Records that describe objects
++++

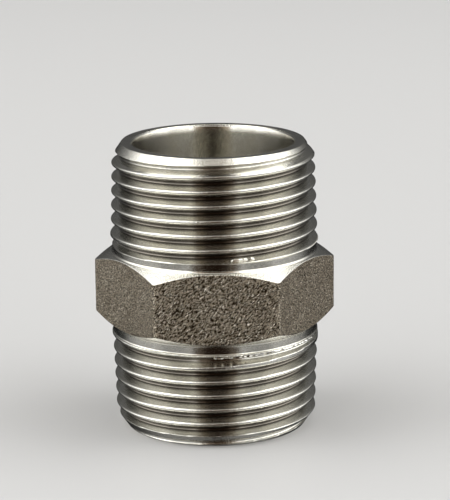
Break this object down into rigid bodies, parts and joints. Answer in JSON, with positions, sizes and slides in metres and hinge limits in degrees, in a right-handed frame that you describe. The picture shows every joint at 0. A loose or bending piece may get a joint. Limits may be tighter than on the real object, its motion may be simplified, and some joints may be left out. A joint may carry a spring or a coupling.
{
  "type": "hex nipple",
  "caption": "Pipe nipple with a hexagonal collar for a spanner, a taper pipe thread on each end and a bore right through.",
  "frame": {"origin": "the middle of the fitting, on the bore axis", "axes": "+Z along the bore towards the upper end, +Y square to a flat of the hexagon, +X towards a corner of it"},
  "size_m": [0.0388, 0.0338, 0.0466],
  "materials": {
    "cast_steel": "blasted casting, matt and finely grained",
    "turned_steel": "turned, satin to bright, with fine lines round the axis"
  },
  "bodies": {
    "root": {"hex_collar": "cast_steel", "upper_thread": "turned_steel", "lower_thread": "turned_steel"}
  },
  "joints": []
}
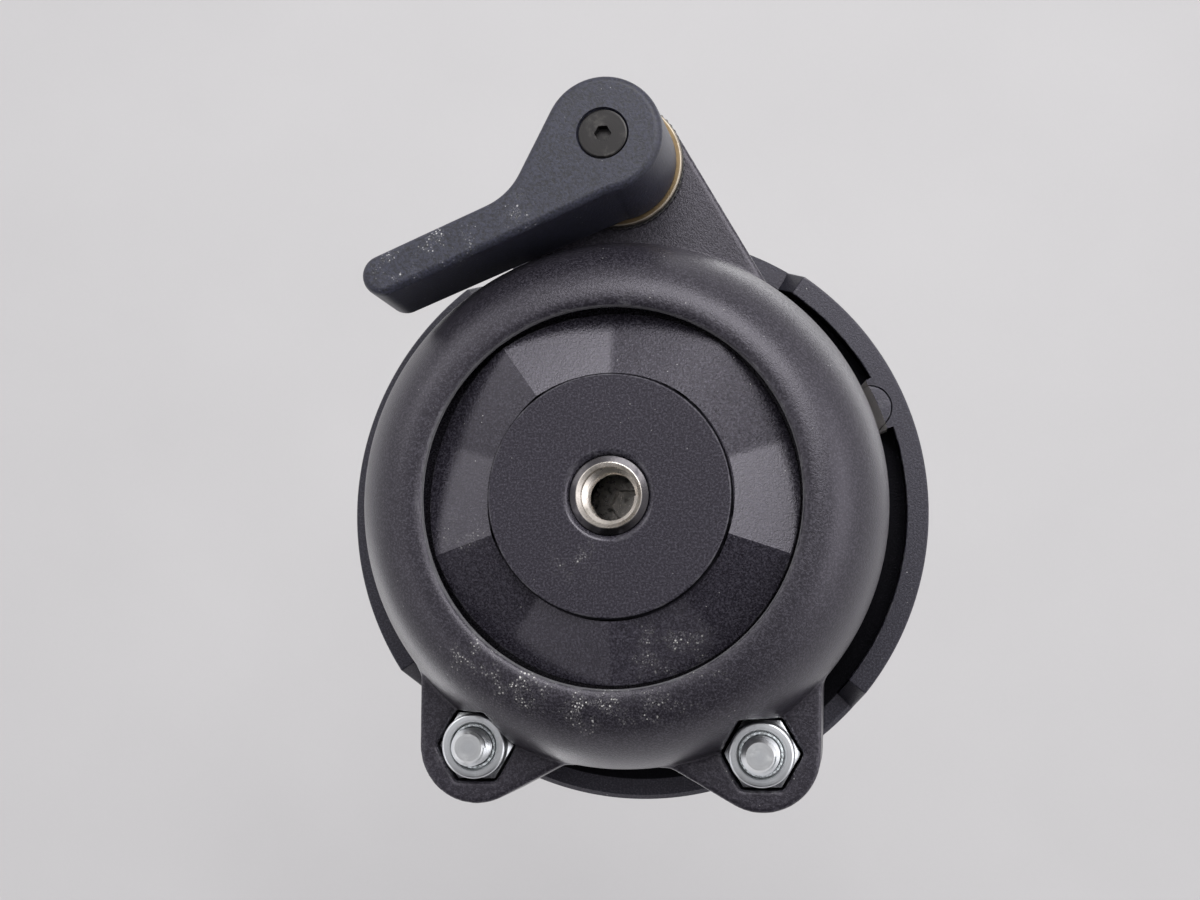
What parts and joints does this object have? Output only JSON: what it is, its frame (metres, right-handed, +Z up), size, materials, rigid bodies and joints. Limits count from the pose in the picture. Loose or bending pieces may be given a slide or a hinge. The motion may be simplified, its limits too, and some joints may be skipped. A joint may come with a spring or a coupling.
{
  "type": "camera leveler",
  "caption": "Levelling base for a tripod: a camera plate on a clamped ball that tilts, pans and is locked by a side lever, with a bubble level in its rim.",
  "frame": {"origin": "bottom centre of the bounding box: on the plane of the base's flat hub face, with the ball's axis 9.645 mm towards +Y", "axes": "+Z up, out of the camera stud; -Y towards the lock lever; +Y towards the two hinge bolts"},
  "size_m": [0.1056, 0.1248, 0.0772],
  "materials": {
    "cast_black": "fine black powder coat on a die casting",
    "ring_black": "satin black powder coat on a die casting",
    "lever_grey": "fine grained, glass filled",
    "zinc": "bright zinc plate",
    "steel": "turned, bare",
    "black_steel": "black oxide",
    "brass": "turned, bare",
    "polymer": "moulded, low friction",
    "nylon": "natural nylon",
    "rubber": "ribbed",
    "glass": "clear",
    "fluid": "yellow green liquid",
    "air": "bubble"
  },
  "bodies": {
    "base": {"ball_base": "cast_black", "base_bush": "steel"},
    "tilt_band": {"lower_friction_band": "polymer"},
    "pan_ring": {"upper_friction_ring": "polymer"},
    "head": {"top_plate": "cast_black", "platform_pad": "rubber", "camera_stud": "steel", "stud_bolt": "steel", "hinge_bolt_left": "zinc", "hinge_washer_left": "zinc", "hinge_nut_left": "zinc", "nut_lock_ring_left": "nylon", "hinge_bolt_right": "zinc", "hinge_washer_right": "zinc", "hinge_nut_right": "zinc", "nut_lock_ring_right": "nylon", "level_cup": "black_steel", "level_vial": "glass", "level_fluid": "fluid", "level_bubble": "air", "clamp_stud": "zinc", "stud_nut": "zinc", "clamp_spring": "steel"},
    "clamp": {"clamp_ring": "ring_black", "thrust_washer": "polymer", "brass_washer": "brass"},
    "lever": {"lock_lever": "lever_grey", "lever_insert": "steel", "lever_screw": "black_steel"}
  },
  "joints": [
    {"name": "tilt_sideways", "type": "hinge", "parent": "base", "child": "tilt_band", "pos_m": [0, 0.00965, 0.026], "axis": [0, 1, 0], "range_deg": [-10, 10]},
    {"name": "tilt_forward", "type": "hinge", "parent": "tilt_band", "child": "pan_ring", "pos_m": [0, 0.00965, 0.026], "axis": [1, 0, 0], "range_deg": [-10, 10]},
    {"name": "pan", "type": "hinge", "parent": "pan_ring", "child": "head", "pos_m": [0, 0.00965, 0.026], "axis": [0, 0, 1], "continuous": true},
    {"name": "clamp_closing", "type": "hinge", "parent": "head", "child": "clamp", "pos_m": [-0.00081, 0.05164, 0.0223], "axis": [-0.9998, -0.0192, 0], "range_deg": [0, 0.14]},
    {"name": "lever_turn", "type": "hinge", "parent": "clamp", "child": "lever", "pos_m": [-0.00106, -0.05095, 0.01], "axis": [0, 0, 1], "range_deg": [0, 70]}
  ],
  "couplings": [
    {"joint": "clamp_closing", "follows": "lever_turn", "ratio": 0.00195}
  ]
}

++++

#### Task:
Recopy the whole listing exactly.

#### Solution for this exercise:
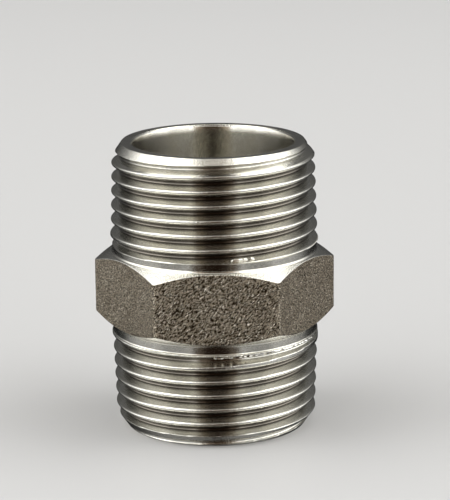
Break this object down into rigid bodies, parts and joints. Answer in JSON, with positions, sizes and slides in metres and hinge limits in degrees, in a right-handed frame that you describe. The picture shows every joint at 0. A loose or bending piece may get a joint. Limits may be tighter than on the real object, its motion may be simplified, and some joints may be left out. A joint may carry a spring or a coupling.
{
  "type": "hex nipple",
  "caption": "Pipe nipple with a hexagonal collar for a spanner, a taper pipe thread on each end and a bore right through.",
  "frame": {"origin": "the middle of the fitting, on the bore axis", "axes": "+Z along the bore towards the upper end, +Y square to a flat of the hexagon, +X towards a corner of it"},
  "size_m": [0.0388, 0.0338, 0.0466],
  "materials": {
    "cast_steel": "blasted casting, matt and finely grained",
    "turned_steel": "turned, satin to bright, with fine lines round the axis"
  },
  "bodies": {
    "root": {"hex_collar": "cast_steel", "upper_thread": "turned_steel", "lower_thread": "turned_steel"}
  },
  "joints": []
}
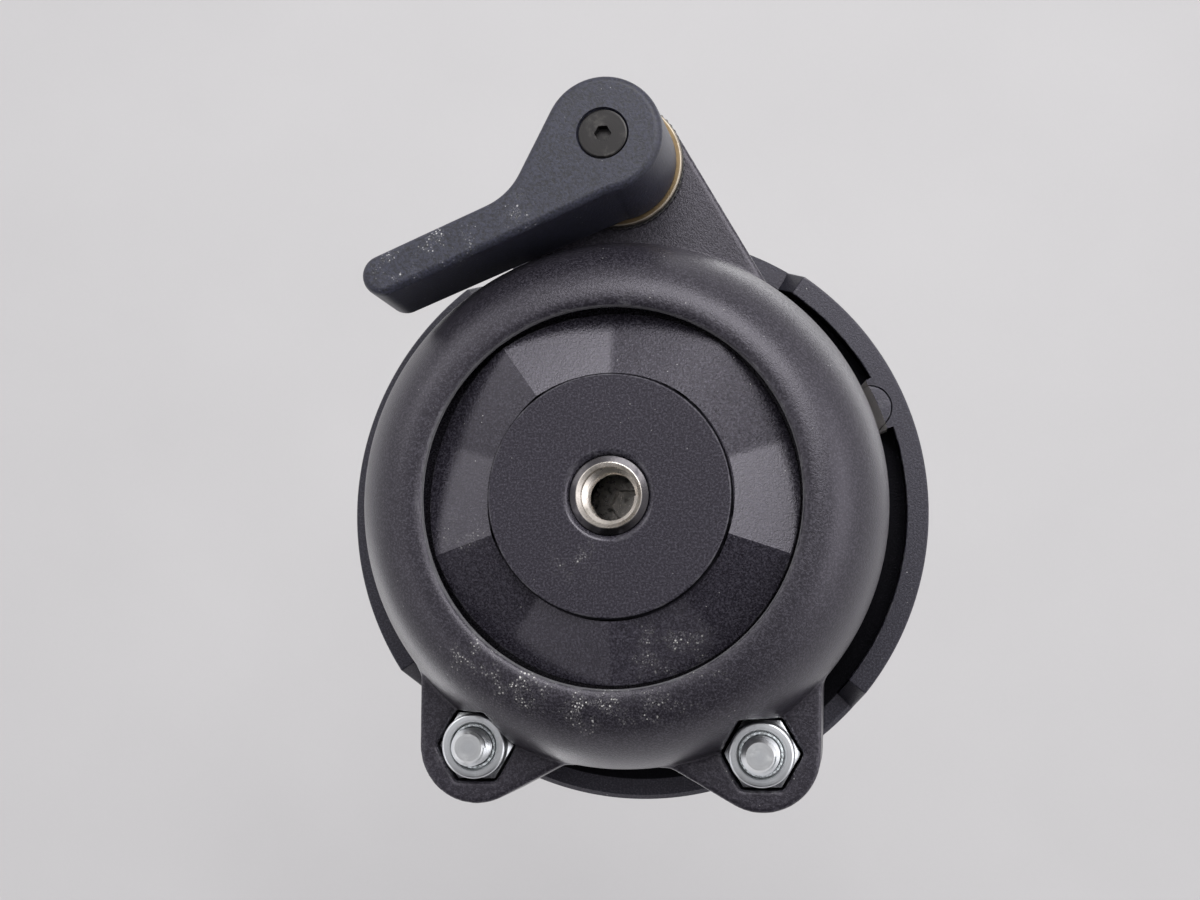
What parts and joints does this object have? Output only JSON: what it is, its frame (metres, right-handed, +Z up), size, materials, rigid bodies and joints. Limits count from the pose in the picture. Loose or bending pieces may be given a slide or a hinge. The motion may be simplified, its limits too, and some joints may be skipped. A joint may come with a spring or a coupling.
{
  "type": "camera leveler",
  "caption": "Levelling base for a tripod: a camera plate on a clamped ball that tilts, pans and is locked by a side lever, with a bubble level in its rim.",
  "frame": {"origin": "bottom centre of the bounding box: on the plane of the base's flat hub face, with the ball's axis 9.645 mm towards +Y", "axes": "+Z up, out of the camera stud; -Y towards the lock lever; +Y towards the two hinge bolts"},
  "size_m": [0.1056, 0.1248, 0.0772],
  "materials": {
    "cast_black": "fine black powder coat on a die casting",
    "ring_black": "satin black powder coat on a die casting",
    "lever_grey": "fine grained, glass filled",
    "zinc": "bright zinc plate",
    "steel": "turned, bare",
    "black_steel": "black oxide",
    "brass": "turned, bare",
    "polymer": "moulded, low friction",
    "nylon": "natural nylon",
    "rubber": "ribbed",
    "glass": "clear",
    "fluid": "yellow green liquid",
    "air": "bubble"
  },
  "bodies": {
    "base": {"ball_base": "cast_black", "base_bush": "steel"},
    "tilt_band": {"lower_friction_band": "polymer"},
    "pan_ring": {"upper_friction_ring": "polymer"},
    "head": {"top_plate": "cast_black", "platform_pad": "rubber", "camera_stud": "steel", "stud_bolt": "steel", "hinge_bolt_left": "zinc", "hinge_washer_left": "zinc", "hinge_nut_left": "zinc", "nut_lock_ring_left": "nylon", "hinge_bolt_right": "zinc", "hinge_washer_right": "zinc", "hinge_nut_right": "zinc", "nut_lock_ring_right": "nylon", "level_cup": "black_steel", "level_vial": "glass", "level_fluid": "fluid", "level_bubble": "air", "clamp_stud": "zinc", "stud_nut": "zinc", "clamp_spring": "steel"},
    "clamp": {"clamp_ring": "ring_black", "thrust_washer": "polymer", "brass_washer": "brass"},
    "lever": {"lock_lever": "lever_grey", "lever_insert": "steel", "lever_screw": "black_steel"}
  },
  "joints": [
    {"name": "tilt_sideways", "type": "hinge", "parent": "base", "child": "tilt_band", "pos_m": [0, 0.00965, 0.026], "axis": [0, 1, 0], "range_deg": [-10, 10]},
    {"name": "tilt_forward", "type": "hinge", "parent": "tilt_band", "child": "pan_ring", "pos_m": [0, 0.00965, 0.026], "axis": [1, 0, 0], "range_deg": [-10, 10]},
    {"name": "pan", "type": "hinge", "parent": "pan_ring", "child": "head", "pos_m": [0, 0.00965, 0.026], "axis": [0, 0, 1], "continuous": true},
    {"name": "clamp_closing", "type": "hinge", "parent": "head", "child": "clamp", "pos_m": [-0.00081, 0.05164, 0.0223], "axis": [-0.9998, -0.0192, 0], "range_deg": [0, 0.14]},
    {"name": "lever_turn", "type": "hinge", "parent": "clamp", "child": "lever", "pos_m": [-0.00106, -0.05095, 0.01], "axis": [0, 0, 1], "range_deg": [0, 70]}
  ],
  "couplings": [
    {"joint": "clamp_closing", "follows": "lever_turn", "ratio": 0.00195}
  ]
}